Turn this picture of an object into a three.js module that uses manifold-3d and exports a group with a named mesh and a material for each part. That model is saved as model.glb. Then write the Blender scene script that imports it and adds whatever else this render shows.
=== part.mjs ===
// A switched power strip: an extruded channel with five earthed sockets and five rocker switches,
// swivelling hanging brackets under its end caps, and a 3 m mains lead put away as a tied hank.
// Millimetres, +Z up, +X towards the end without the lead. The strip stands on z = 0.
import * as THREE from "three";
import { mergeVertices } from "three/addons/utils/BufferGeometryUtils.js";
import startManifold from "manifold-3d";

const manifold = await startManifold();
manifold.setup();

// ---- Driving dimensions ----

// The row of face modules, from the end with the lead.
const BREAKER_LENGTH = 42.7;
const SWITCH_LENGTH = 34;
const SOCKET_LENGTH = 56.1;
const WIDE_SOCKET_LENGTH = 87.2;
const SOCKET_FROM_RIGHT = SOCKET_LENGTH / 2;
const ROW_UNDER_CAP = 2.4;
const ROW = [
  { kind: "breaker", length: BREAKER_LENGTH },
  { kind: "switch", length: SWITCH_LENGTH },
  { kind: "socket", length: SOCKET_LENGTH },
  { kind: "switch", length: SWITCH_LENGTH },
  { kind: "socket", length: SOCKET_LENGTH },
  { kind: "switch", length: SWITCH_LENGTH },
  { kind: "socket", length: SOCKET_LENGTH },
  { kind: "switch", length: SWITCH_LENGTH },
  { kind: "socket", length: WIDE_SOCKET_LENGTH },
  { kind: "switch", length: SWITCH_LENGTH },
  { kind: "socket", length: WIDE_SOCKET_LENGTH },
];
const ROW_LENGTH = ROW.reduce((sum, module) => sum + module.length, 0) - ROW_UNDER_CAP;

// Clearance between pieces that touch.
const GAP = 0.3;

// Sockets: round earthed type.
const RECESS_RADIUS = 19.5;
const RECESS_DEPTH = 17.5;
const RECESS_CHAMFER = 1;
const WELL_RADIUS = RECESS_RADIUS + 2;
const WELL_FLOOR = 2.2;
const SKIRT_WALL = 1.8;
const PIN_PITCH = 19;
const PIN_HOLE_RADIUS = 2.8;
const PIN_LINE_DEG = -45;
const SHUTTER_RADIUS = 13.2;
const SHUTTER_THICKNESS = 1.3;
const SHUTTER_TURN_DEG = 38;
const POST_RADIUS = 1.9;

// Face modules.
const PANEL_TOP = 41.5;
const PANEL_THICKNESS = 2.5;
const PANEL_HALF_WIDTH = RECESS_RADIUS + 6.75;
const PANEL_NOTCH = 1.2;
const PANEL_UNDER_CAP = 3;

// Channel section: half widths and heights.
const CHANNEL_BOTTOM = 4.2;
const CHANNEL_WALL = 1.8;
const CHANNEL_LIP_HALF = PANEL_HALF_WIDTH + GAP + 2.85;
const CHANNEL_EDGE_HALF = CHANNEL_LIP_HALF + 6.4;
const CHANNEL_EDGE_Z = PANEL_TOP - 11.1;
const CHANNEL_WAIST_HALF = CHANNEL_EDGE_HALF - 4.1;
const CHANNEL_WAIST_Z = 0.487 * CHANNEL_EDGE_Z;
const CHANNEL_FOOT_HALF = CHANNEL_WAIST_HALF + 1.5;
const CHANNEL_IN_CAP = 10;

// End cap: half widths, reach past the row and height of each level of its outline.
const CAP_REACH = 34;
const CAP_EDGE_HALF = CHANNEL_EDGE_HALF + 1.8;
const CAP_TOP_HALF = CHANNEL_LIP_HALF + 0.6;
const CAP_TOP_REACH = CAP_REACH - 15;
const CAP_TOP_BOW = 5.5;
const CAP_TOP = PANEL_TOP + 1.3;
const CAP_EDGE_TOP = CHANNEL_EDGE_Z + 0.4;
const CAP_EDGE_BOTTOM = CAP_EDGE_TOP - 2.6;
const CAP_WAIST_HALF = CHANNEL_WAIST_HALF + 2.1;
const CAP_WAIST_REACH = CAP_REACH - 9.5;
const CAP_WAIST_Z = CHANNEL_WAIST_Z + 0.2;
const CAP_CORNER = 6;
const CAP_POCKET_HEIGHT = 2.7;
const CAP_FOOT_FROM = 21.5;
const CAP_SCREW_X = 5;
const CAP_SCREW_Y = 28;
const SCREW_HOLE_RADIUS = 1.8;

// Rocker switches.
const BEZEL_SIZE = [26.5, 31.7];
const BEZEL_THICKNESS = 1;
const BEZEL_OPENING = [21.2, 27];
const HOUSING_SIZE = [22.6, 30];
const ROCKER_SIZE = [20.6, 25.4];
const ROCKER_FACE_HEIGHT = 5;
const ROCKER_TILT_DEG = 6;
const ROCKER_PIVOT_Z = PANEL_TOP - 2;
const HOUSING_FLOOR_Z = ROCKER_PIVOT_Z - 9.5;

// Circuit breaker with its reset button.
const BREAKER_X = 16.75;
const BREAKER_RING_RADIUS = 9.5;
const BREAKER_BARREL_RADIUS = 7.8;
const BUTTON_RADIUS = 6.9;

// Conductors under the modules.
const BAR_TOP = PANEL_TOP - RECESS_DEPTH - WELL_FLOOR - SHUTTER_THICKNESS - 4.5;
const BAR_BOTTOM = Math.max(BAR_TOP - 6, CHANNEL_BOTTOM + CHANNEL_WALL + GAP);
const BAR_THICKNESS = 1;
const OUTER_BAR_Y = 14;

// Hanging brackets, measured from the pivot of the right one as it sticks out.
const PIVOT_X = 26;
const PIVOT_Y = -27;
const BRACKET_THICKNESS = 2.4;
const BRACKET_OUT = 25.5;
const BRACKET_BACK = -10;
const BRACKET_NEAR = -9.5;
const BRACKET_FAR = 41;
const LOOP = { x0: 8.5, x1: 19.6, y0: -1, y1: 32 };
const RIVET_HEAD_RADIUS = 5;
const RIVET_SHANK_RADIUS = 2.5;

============

- [Task statement]
Collect each line containing the string "that".

- [Reply]
Turn this picture of an object into a three.js module that uses manifold-3d and exports a group with a named mesh and a material for each part. That model is saved as model.glb. Then write the Blender scene script that imports it and adds whatever else this render shows.
// Clearance between pieces that touch.